WordPress / openverse

Openverse is a search engine for openly-licensed media. This monorepo includes all application code.
https://openverse.org
MIT License
240 stars 194 forks source link

Capture upsert strategy information in media properties doc #4521

Open AetherUnbound opened 3 months ago

AetherUnbound commented 3 months ago

Description

When updating certain JSON fields in the catalog, we use a "merge" upsert strategy:

https://github.com/WordPress/openverse/blob/ca82f843d5e8097fb2310cdaaa1c8fdf3550fdab/catalog/dags/common/storage/columns.py#L70-L78

This came up in a recent discussion about tags: https://github.com/WordPress/openverse/pull/4475#issuecomment-2177205074

The catalog media properties expansion (#4366) added DB Column Type to the description of each field for easier referencing.
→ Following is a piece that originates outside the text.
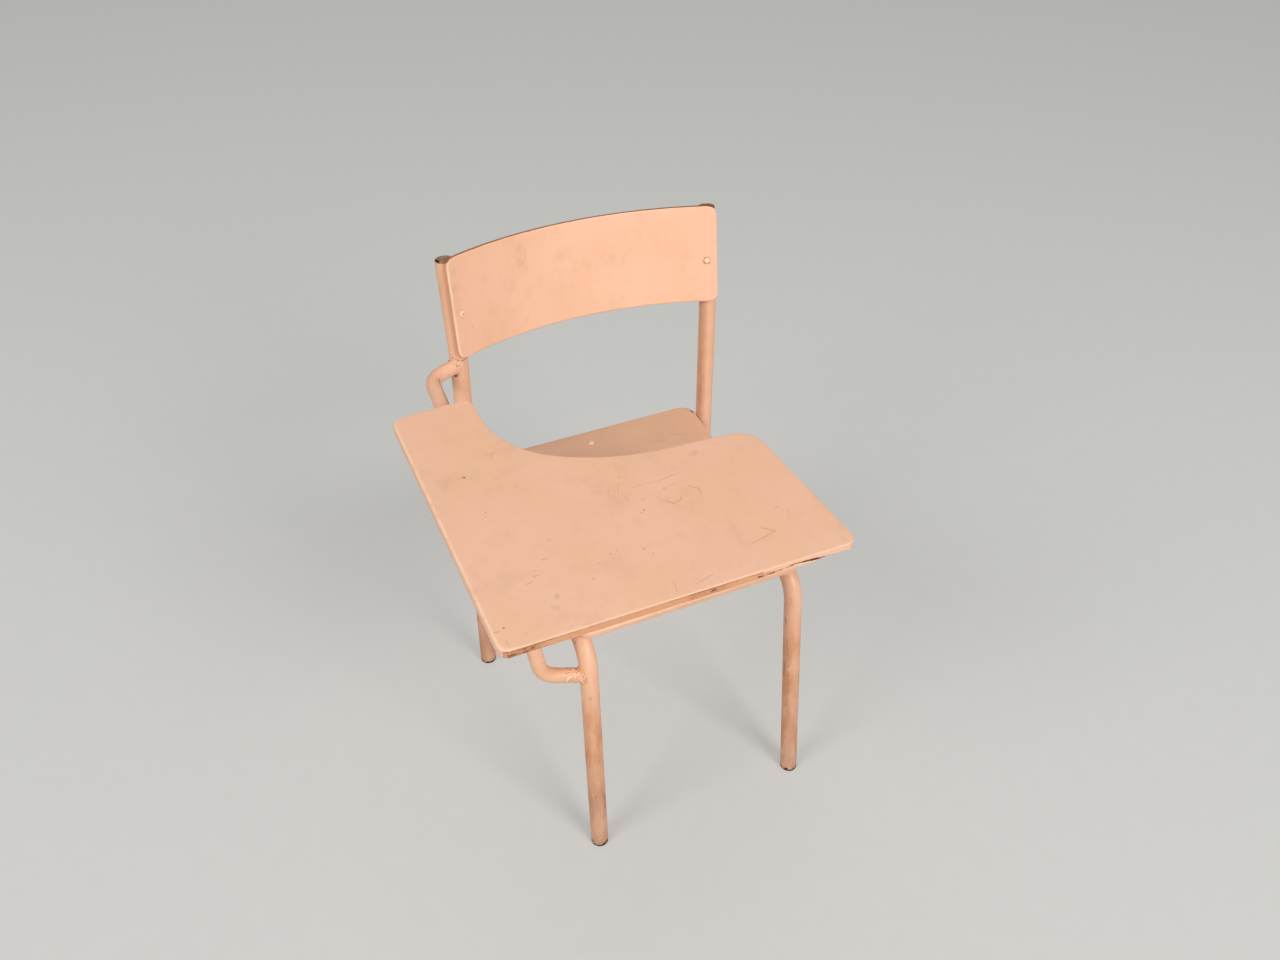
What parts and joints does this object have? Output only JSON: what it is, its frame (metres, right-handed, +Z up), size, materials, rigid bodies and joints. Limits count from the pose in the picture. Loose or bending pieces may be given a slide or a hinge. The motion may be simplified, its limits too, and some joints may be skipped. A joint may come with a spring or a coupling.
{
  "type": "tablet arm school chair",
  "caption": "School chair with a right-hand writing tablet: curved backrest and flat seat of painted plywood on a welded frame of bent steel tube, its paint worn, chipped and peeling.",
  "frame": {"origin": "on the floor, under the centre of the whole chair's box", "axes": "+Z up; the sitter faces -Y; the sitter's right hand and the tablet's arm are towards -X"},
  "size_m": [0.5257, 0.5892, 0.7521],
  "materials": {
    "frame_paint": "old satin paint, dirty and chipped",
    "seat_paint": "plywood under worn satin paint",
    "backrest_paint": "plywood under worn satin paint",
    "tablet_paint": "plywood under scratched paint that peels at the front edge",
    "rivet_paint": "painted rivet heads",
    "screw_steel": "dull steel",
    "cap_plastic": "worn brown cap with scraps of paint",
    "glide_rubber": "dirty matte"
  },
  "bodies": {
    "root": {"front_leg_right": "frame_paint", "front_leg_left": "frame_paint", "rear_leg_right": "frame_paint", "rear_leg_left": "frame_paint", "rear_cross_bar": "frame_paint", "front_cross_bar": "frame_paint", "tablet_support_tube": "frame_paint", "seat_panel": "seat_paint", "backrest_panel": "backrest_paint", "writing_tablet": "tablet_paint", "seat_rivet_rear": "rivet_paint", "seat_rivet_right": "rivet_paint", "seat_rivet_left": "rivet_paint", "backrest_rivet_right": "rivet_paint", "backrest_rivet_left": "rivet_paint", "tablet_screw_front": "screw_steel", "tablet_screw_middle": "screw_steel", "tablet_screw_rear": "screw_steel", "upright_cap_right": "cap_plastic", "upright_cap_left": "cap_plastic", "glide_front_right": "glide_rubber", "glide_front_left": "glide_rubber", "glide_rear_right": "glide_rubber", "glide_rear_left": "glide_rubber"}
  },
  "joints": []
}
We also add upsert_strategy to the table that gets generated at the top of the doc:

https://github.com/WordPress/openverse/blob/5041280d482bb73bd15d6641e138ec95b7487fd0/catalog/utilities/media_props_gen/helpers/column_parser.py#L52-L58

We should add an Upsert Strategy auto-generated field for each column description (similar to DB Column Type) which carries this information down to each field. It would also be helpful to have a section in the preamble/postamble which describes each update strategy and links to the code for each strategy in the columns.py file. The auto-generated field documentation can also then link to this description.

Alternatives

This was prompted by a recent mention about only new tags being added (and tags never being removed during ingestion). We could add a note explicitly to the tags column documentation instead, but it seems more prudent to do this programmatically not only because we can but because it would be more resilient going forward.

obulat commented 3 months ago

The upsert strategy is in the Python Column column of the table, because that is where we save this information:

Screenshot 2024-06-25 at 4 56 23 PM

Do you think it would be clearer to move the upsert strategy somewhere else? I do agree with the idea of adding explanations for the strategies in a postamble.

AetherUnbound commented 3 months ago

Right! I mean also surfacing it in the individual descriptions, just like media types and DB column type:

image